The subject of this drawing is taken from De Antiquitate Judaica written by the Jewish historian Flavius Josephus (vol. 2, 9). The Pharaoh’s daughter, who had raised Moses after having found him on the banks of the Nile, decided to enter the boy in the succession for the throne. When her father tried to place the crown of Egypt on Moses’ head, the boy suddenly threw it to the ground and trampled it. The scribe, the man at the center of the composition, having witnessed the boy's irreverent gesture attempted to kill him.
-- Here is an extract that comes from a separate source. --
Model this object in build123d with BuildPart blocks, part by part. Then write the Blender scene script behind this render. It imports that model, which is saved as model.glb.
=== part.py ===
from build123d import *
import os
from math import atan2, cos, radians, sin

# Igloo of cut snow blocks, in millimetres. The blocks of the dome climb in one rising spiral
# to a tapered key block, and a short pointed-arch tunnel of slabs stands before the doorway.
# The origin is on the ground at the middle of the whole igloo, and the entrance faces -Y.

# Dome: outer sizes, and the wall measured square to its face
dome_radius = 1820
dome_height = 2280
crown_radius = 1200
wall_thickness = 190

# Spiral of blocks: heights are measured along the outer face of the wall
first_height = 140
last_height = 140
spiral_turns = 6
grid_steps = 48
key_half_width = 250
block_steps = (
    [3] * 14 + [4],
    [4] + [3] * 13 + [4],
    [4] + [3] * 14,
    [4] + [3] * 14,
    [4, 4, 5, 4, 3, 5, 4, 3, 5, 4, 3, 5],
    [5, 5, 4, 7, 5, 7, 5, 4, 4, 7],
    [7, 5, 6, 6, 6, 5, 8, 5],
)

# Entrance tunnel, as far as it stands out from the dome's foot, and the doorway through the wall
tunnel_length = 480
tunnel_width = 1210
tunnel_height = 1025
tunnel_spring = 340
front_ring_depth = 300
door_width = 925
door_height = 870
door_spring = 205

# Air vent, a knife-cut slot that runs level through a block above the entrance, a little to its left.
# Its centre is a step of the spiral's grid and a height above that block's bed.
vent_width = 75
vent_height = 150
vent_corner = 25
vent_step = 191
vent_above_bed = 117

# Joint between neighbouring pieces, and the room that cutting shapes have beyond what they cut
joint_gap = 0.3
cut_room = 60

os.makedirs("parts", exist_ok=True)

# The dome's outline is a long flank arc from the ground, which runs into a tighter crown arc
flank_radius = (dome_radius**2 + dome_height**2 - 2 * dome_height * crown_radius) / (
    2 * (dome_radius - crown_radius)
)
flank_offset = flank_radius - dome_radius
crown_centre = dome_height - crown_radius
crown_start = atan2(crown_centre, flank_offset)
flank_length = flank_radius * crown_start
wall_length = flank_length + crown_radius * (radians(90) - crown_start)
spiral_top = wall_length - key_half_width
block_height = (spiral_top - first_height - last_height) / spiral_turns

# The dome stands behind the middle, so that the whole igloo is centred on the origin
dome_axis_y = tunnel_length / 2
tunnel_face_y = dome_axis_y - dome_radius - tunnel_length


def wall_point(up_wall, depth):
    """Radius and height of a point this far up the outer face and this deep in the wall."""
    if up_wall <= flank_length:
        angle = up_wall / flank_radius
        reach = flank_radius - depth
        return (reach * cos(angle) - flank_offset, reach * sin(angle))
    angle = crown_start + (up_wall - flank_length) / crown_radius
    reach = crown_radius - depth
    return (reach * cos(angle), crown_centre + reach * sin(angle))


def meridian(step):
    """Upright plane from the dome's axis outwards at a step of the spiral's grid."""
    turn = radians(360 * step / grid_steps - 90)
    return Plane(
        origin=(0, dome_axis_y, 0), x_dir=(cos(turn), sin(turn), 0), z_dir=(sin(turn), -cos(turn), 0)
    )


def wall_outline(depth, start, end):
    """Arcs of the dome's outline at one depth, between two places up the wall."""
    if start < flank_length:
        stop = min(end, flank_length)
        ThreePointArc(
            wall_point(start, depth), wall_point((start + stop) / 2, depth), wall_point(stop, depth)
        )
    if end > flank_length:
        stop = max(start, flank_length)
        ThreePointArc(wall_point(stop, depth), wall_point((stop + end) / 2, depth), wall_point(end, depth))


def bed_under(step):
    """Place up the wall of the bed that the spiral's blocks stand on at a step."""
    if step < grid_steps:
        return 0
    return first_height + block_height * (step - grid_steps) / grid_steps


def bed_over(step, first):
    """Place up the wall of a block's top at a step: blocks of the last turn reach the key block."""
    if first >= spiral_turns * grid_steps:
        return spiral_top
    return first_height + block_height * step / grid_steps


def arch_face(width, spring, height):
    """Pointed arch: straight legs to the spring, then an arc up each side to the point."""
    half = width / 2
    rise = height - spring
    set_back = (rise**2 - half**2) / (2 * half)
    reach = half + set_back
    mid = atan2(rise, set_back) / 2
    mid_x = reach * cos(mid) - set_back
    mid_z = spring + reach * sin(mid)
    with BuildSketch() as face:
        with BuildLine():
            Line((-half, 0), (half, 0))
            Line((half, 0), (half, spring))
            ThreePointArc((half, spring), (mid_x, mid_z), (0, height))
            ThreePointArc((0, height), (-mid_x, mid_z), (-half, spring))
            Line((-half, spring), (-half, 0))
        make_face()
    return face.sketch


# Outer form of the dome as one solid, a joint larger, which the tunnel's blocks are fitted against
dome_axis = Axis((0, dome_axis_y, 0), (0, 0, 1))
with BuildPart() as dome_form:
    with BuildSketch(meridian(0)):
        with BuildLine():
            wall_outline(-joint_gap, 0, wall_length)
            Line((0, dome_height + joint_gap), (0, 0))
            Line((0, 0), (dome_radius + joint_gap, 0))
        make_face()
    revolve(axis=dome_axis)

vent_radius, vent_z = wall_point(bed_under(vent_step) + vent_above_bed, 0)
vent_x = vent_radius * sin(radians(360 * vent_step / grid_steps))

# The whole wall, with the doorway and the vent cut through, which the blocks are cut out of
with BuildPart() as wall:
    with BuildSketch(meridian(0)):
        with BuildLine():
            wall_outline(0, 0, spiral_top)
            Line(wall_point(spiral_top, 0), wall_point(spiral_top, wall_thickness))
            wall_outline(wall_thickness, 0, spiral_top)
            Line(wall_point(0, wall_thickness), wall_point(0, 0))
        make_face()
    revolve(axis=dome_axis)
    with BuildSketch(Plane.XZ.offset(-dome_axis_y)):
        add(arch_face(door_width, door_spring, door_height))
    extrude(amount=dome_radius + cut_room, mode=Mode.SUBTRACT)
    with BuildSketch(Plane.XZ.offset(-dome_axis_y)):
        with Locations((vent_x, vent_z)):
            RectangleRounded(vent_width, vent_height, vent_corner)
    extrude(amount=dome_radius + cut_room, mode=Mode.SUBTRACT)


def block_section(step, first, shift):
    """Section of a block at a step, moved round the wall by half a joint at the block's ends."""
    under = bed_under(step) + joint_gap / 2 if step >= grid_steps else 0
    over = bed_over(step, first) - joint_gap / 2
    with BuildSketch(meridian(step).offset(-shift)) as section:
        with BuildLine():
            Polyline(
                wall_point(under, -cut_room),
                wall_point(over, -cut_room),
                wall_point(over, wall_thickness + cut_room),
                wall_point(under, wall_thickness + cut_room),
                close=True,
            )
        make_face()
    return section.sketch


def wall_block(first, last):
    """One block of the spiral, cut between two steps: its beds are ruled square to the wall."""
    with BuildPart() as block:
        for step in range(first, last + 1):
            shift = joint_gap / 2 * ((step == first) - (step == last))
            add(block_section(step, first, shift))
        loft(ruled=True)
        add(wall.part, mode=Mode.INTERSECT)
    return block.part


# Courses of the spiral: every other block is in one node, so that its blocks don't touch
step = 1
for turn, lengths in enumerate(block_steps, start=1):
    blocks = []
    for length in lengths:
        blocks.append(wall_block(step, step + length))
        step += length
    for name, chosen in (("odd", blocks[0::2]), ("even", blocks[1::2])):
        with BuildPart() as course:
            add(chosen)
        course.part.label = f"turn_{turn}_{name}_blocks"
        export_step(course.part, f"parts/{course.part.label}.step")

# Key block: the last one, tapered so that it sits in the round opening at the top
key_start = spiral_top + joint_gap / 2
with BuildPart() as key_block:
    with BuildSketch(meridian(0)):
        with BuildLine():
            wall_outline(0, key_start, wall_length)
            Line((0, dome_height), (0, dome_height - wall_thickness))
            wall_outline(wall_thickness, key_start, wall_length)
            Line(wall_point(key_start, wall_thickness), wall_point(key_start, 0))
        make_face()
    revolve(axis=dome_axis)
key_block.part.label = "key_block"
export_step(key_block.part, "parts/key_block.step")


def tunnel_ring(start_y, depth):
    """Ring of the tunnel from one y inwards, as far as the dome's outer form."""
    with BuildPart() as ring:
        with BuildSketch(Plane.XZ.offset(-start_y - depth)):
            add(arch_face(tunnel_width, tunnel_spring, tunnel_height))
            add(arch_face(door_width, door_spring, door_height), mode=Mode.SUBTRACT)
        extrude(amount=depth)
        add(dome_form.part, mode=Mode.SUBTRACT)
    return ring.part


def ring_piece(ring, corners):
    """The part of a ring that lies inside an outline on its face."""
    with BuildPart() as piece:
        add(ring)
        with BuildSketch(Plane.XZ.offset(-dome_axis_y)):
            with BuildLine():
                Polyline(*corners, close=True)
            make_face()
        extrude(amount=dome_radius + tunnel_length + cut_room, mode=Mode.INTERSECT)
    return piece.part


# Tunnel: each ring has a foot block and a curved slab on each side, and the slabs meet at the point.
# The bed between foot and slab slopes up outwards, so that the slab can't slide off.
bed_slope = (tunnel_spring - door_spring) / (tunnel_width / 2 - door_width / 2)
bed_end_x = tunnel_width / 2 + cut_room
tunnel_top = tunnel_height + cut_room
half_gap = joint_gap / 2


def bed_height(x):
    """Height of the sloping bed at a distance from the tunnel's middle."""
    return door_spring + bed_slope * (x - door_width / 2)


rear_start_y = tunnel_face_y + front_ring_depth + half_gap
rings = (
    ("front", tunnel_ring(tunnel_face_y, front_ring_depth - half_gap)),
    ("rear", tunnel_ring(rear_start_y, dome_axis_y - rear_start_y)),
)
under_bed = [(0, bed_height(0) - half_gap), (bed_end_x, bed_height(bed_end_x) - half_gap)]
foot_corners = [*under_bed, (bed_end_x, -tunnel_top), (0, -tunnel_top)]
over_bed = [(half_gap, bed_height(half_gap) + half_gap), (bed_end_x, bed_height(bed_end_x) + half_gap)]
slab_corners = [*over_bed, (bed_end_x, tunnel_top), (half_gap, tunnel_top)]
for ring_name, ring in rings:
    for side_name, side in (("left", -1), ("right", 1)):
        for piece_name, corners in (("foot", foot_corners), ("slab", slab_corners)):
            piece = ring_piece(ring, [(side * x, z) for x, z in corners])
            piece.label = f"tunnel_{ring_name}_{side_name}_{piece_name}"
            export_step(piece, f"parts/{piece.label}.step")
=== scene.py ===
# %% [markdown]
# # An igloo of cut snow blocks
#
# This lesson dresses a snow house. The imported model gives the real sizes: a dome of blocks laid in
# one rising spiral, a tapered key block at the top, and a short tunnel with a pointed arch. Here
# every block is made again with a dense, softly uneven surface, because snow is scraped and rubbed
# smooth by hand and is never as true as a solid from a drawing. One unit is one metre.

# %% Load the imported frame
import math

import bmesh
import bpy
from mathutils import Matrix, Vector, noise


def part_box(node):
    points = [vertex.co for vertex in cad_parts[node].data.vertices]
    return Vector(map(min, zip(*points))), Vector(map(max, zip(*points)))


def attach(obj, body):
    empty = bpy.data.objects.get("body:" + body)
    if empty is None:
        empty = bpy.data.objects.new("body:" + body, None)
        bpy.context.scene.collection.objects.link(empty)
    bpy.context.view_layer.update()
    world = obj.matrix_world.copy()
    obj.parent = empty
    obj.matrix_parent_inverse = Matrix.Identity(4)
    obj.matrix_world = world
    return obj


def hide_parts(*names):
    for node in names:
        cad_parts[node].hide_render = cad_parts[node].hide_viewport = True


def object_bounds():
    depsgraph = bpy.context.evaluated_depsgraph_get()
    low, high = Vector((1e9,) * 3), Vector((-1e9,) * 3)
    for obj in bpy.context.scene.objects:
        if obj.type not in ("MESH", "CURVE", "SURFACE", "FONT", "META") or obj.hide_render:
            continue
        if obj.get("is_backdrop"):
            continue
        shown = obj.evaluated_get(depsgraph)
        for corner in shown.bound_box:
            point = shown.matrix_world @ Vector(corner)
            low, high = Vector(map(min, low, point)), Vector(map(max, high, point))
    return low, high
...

In his drawing, Giani vividly captured the theatricality of the dramatic scene set in imaginary Egyptian scenery. Pyramids, fanciful hieroglyphs carved on the walls, palms and elephants create the setting. Anna Ottani Cavina (exhib. cat., Philadelphia and Houston, op. cit., no. 359) has suggested the drawing dates to the 1790s and placed its creation in the context of the Accademia dei Pensieri, an informal academy at the artist's home in Rome, where artists gathered in the evening and produced drawings on a given theme. The purpose of the academy was to promote friendly competition among those present and have them practice their skills. Although it is not known exactly what the themes and the drawings created in these competitions were, it is very probably that the unusual episode from Moses' youth was chosen to stimulate the imagination of the artists. Later in his life, Giani founded similar academies in Faenza and Bologna. These gatherings explain not only the artist’s preoccupation with teaching, but also his activity as an improvisational poet (R.J.T. Olson, ‘Review of Felice Giani, 1758-1823, e la cultura di fine secolo by Anna Ottani Cavina,’ Master Drawings, XXXIX, no. 4, 2001, pp. 425-430).